Making Puerto Rican officials with primarily local duties subject to the Appointments Clause “would work havoc with Puerto Rico’s (federally ratified) democratic methods for selecting many of its officials.”
Primarily Local Powers and Duties
The final question the Supreme Court addresses is this:
- Do the Board members have primarily local powers and duties?
“Yes,” is the Supreme Court’s emphatic answer.
Here’s why: Congress declared that the Board is part of Puerto Rico’s government and gave the Board a structure, a set of duties, and related powers consistent with such declaration. For example:
- The government of Puerto Rico pays the Board’s expenses, including the salaries of its employees (the members serve without pay);
- The Board possesses investigatory powers—it can hold hearings, issue subpoenas, and enforce those subpoenas in Puerto Rico’s courts and under Puerto Rico’s laws;
- The Board works with elected Puerto Rican officials to develop a fiscal plan for achieving “fiscal responsibility and access to the capital markets”;
- The Board controls the issuance of new debt for Puerto Rico;
- The Board may initiate bankruptcy proceedings for Puerto Rico or its instrumentalities; and
- The Board, in all its actions, serves as “the representative of” Puerto Rico or its instrumentalities.
In other words, the Board acts as a local government.
Nationwide Consequences of Local Actions
Some Board actions may have nationwide consequences.
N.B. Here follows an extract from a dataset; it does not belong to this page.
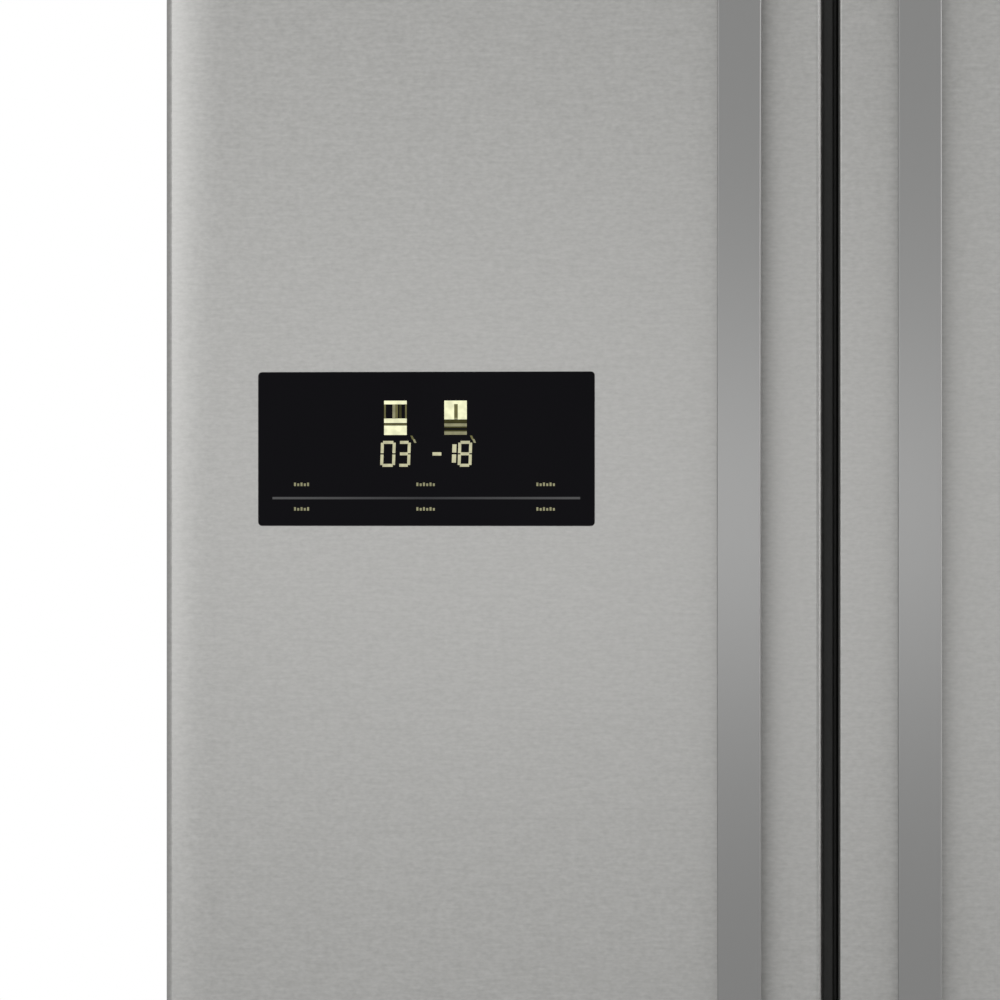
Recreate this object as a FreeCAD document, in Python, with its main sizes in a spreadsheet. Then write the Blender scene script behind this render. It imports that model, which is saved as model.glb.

But the same can be said of many actions taken by many Governors or other local officials. And actions with nationwide consequences do not automatically transform a local official into an Officer of the United States.
While the Board possesses considerable power—including authority to substitute its own judgment for the considered judgment of the Governor and other elected officials—such power primarily concerns local matters.
The U.S. Supreme Court’s decision, on the Appointments Clause and PROMESA’s Board members, is a welcome affirmation of the legitimacy of the Board and its members.
As a bonus, the decision offers a civics lesson on separation of powers considerations within the U.S. Constitution.